Les métiers populaires auprès des femmes

Chez les apprenties, la présence des femmes est proportionnellement plus élevée dans les métiers de calorifugeur, carreleur, chaudronnier, peintre, plâtrier, et poseur de revêtements souples. Leur pourcentage y est supérieur à 3,5 %. À l’inverse, la part des femmes apprenties est inférieure à 1 % dans les métiers de briqueteur-maçon, couvreur, frigoriste, grutier, mécanicien en protection-incendie, monteur-mécanicien vitrier, opérateur de pelles et tuyauteur.

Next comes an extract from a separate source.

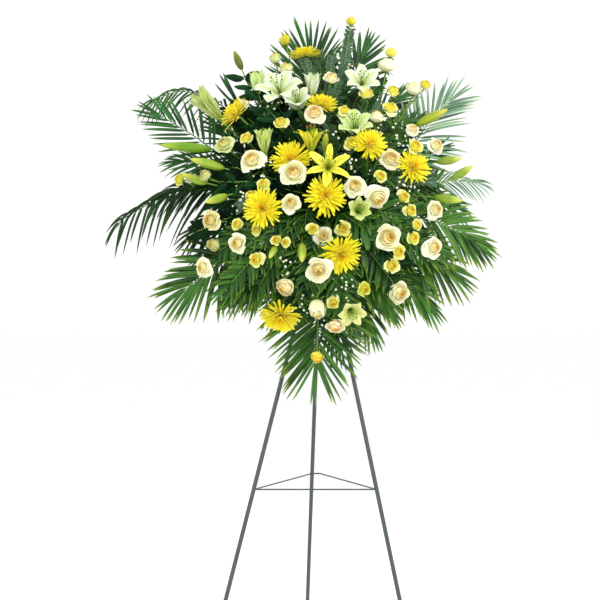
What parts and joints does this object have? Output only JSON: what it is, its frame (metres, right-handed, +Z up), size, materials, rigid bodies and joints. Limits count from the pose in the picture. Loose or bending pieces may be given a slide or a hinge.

Elles sont absentes du métier de mécanicien de machines lourdes.

 

Dans le cas des compagnons, le pourcentage de femmes dépasse 1 % dans seulement quatre métiers soit, calorifugeur (2,5 %), carreleur (1,1 %), peintre (3,0 %) et plâtrier (1,6 %). Ces chiffres sont tirés du rapport Présence des femmes en construction publié en 2011 par la CCQ.

 

Des participantes au premier forum Femmes CSN-Construction. Crédit Normand Blouin/CSN

 

Fin de semaine bien remplie pour les travailleuses

Les deux jours de réunion ont permis aux participantes d’entendre différentes conférences. Parmi celles-ci, l’avocate au service juridique de la CSN, Julie Sanogo, est venue dresser un portrait des droits des travailleuses face à la discrimination, le harcèlement  et les congés parentaux, entre autres. Audrey Murray de la CCQ a fait un bilan du nouveau programme d’accès à l’égalité qui sera déposé prochainement. Enfin, Hélène Vachon, membre du conseil d’administration du FRONT (Femmes regroupées en options dites non traditionnelles), a présenté les résultats d’une recherche qui expliquait pourquoi les femmes s’impliquent moins dans les mouvements syndicaux. Des tables rondes et des ateliers ont complété les activités de la fin de semaine.

 

L’avenir nous réserve d’autres rencontres du genre. Les négociations de la prochaine convention collective s’amorceront au courant de l’année 2013.